Two Sisters was possibly built in the United States, or taken in 1798 as a prize of unknown origin. She became a slave ship sailing out of Liverpool, making two complete voyages as slaver. She was condemned at Kingston in 1802 after she had delivered her slaves on her third slave voyage.

Career
Two Sisters first appeared in Lloyd's Register (LR) in 1799. 

1st slave trading voyage (1799–1800): Captain John Sinclair sailed from Liverpool on 26 December 1799, bound for the Windward Coast. Two Sisters acquired slaves between Rio Nuñez and the Assini River. She arrived at St Vincent on 14 June 1800 with 161 slaves. She sailed for Liverpool on 3 July and arrived back at Liverpool on 6 September. She had left Liverpool with eight crew members and suffered one crew deaths on her voyage.

2nd slave trading voyage (1800–1801): Captain Sinclair sailed from Liverpool on 19 November 1800, bound for the Windward Coast. Two Sisters sailed from the Nuñez–Assini region on 7 February 1801 and arrived in Demerara on 12 March with 165 slaves. She sailed for Liverpool on 12 March and arrived there on 4 July. She had left Liverpool with 18 crew members and she suffered 13 crew deaths on her voyage. When she arrived at Liverpool her cargo consisted of 50 hogsheads of sugar, 80 bales of cotton, 150 elephants teeth (ivory tusks), 400 pounds of bees wax, and two mahogany logs.

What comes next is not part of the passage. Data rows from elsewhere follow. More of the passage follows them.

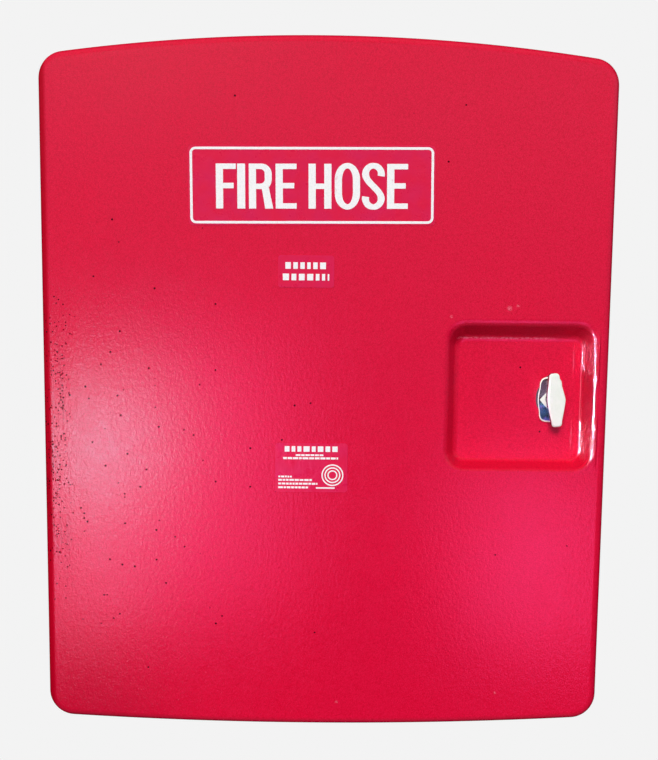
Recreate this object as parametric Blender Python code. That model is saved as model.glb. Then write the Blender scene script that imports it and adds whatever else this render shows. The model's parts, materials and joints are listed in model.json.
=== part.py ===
"""Fibreglass fire hose cabinet: moulded body, overlay door on a continuous hinge,
quarter-turn T-handle latch in a moulded pocket, and the fittings that hold the hose.

Metres, +Z up. The front faces -Y and the back goes against a wall at +Y. The origin is
the centre of the body's flat underside. Most pieces are drawn in the front view: their
local X is the world's X, local Y is the world's Z, and local Z points out at the viewer.
"""

import math

import bmesh
import bpy
from mathutils import Matrix, Vector

GAP = 0.0003  # clearance left between pieces that touch

# Outline of the door and of the body behind it
HALF_WIDTH = 0.3593
TOP = 0.8836  # crest of the arched top
TOP_CROWN = 0.0274  # how far the top falls from its middle to its ends
DOOR_LOW = 0.003  # lowest point of the door's arched lower edge
DOOR_LOW_CROWN = 0.0115
CORNER_RADIUS = 0.034
CORNER_STEPS = 6
ARCH_STEPS = 10

# Depths, as the distance out from the origin towards the viewer
BODY_FRONT = 0.108
BODY_BACK = -0.100
PAD_BACK = -0.108
SEAL_THICKNESS = 0.006
RIM_EDGE = BODY_FRONT + SEAL_THICKNESS
DOOR_FACE = 0.172

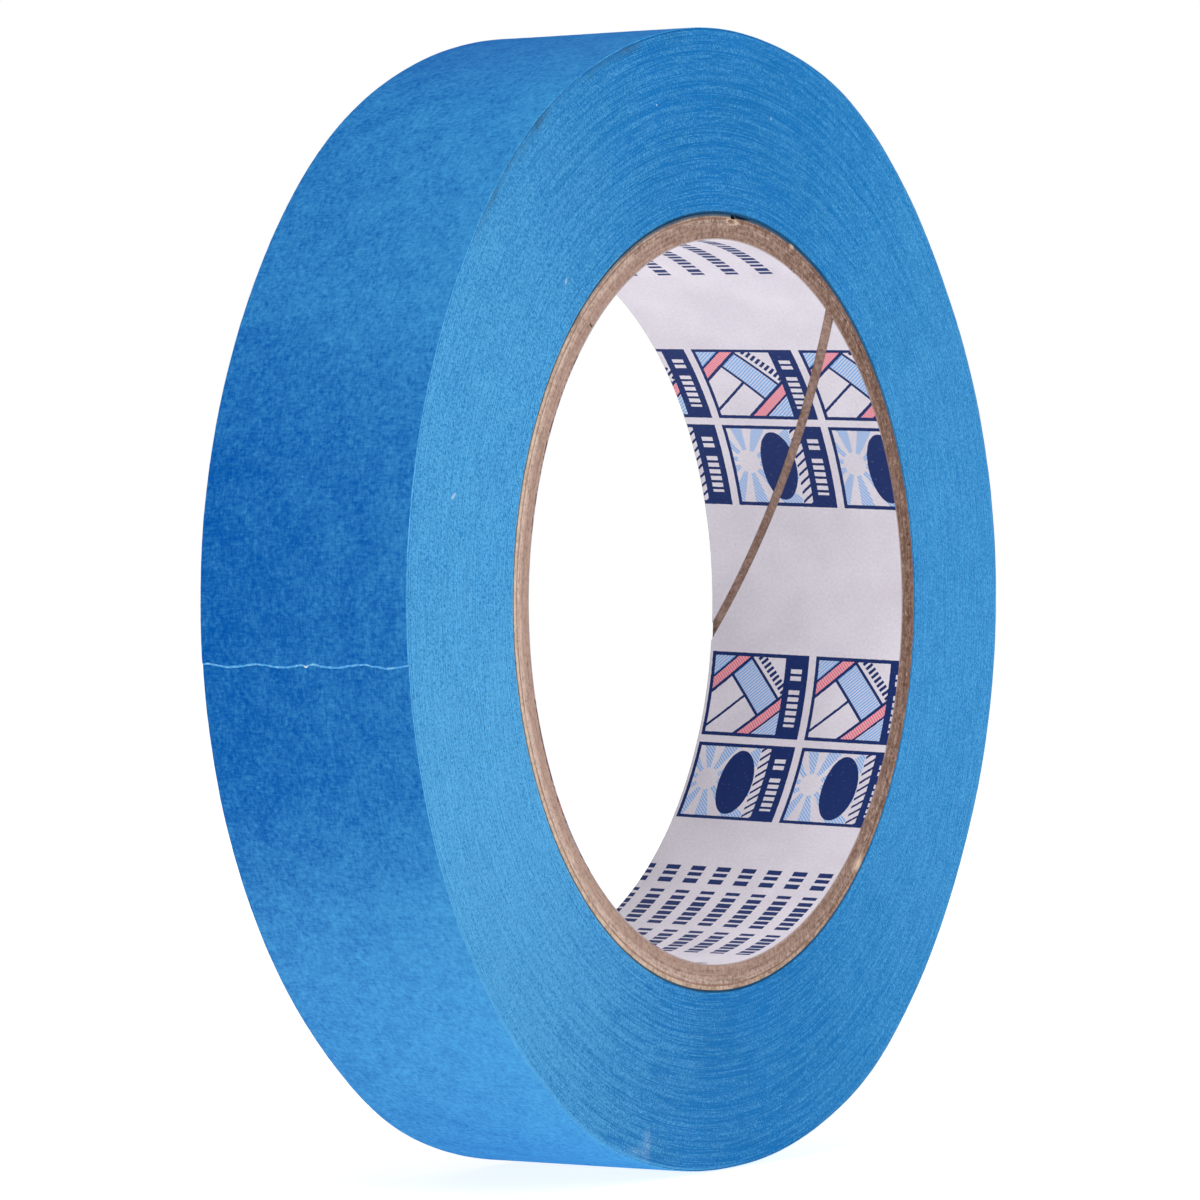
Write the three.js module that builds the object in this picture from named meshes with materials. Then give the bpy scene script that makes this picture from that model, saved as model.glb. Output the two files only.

3rd slave trading voyage (1801–Loss): Captain Sinclair sailed from Liverpool on 10 August 1801, bound for the Windward Coast. She acquired her slaves in the Nuñez–Assini region and arrived at Demerara on 15 January 1802 with 160 tons. She had left Liverpool with 22 crew members and suffered seven crew death on her voyage.

Loss
Two Sisters was condemned at Demerara after she had disembarked her slaves.